Spelling bee held in the United States in 1997

The 70th Scripps National Spelling Bee was held in Washington, D.C., on May 28–29, 1997, sponsored by the E.W. Scripps Company.

Thirteen-year-old Rebecca Sealfon, from Brooklyn, New York, won the competition in the 22nd round by correctly spelling the word "euonym". Sealfon's exclamation while spelling her final, winning word has been called one of the most notable moments from National Spelling Bee history, a "made-for-YouTube" moment. Sealfon was the first home-schooled student to win the Bee.

Second-place went to 11-year old Prem Murthy Trivedi of Howell, New Jersey, who misspelled "cortile," and third to 13-year old Sudheer Potru of Beverly Hills, Michigan, who was unable to spell "pachymeter" in the 14th round. Sealfon had a chance to win in the 17th round, but missed "dulcinea", causing the final two spellers to continue spelling.
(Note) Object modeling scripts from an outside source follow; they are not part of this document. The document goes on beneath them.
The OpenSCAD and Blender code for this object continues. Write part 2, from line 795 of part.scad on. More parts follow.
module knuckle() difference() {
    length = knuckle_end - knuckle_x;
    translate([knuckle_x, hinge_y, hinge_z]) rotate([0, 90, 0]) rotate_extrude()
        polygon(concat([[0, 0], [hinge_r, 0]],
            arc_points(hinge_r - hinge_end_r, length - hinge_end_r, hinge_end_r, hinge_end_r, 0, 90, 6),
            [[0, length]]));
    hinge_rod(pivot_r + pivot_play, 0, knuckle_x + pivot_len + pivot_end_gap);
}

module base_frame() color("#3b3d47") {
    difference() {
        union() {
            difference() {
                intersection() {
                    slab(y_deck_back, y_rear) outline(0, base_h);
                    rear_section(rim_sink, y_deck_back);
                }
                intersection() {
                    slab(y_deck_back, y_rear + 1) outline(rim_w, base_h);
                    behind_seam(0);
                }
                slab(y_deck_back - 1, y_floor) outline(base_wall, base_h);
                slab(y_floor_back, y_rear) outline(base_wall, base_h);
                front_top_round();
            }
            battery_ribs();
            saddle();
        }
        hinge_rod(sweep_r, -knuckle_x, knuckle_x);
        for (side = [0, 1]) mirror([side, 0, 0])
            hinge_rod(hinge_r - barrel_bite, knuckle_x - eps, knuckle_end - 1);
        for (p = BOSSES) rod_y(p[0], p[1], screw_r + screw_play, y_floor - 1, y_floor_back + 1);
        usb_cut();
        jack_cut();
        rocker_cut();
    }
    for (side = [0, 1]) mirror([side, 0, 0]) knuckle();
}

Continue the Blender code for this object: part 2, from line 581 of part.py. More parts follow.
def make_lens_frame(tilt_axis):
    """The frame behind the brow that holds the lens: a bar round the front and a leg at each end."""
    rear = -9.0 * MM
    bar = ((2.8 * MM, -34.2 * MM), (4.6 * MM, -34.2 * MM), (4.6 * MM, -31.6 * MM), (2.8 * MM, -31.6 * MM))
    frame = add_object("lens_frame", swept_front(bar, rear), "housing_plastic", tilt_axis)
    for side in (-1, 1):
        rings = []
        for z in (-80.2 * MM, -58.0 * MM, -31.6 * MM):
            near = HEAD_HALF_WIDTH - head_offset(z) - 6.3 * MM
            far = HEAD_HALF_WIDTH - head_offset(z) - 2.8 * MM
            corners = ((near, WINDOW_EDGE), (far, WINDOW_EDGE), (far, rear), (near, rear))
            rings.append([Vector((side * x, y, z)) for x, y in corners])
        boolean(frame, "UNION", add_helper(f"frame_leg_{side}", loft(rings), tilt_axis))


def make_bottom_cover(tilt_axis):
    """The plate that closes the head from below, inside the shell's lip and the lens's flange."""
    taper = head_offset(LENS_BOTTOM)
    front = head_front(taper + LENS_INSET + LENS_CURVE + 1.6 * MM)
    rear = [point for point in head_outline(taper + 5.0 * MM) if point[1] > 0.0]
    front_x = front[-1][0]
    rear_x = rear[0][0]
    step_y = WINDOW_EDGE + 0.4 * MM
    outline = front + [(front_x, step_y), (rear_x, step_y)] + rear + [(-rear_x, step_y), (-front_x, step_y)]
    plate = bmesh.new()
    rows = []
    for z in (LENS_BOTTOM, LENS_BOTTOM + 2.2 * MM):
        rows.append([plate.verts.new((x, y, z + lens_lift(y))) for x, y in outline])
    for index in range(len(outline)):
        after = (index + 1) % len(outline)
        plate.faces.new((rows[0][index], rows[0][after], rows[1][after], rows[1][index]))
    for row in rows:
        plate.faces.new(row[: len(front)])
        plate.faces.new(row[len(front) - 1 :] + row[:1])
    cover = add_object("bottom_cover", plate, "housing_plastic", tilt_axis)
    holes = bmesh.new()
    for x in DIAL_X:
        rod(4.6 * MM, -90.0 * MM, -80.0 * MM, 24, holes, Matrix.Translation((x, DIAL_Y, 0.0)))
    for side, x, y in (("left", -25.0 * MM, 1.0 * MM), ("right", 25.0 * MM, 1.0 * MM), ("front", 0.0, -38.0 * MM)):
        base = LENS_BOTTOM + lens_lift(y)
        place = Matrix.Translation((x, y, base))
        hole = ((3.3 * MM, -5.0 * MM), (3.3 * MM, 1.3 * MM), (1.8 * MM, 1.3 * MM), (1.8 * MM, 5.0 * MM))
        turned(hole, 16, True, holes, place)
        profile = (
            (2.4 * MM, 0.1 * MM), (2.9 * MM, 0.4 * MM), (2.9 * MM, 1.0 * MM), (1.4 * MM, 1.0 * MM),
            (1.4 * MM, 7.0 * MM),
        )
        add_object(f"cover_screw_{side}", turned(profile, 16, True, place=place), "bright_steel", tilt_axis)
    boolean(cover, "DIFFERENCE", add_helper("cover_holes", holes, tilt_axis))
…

The first place prize was $5000 (as it had been since 1990), with $4000 for second place and $2500 for third.

There were 245 spellers this year, age 9 (three spellers) to age 15. 17 were home-schooled, and about one-fourth attended private or parochial school. Six spellers were making a third appearance at a national bee, and 42 were second-time participants. 116 survived into the second and final day of competition.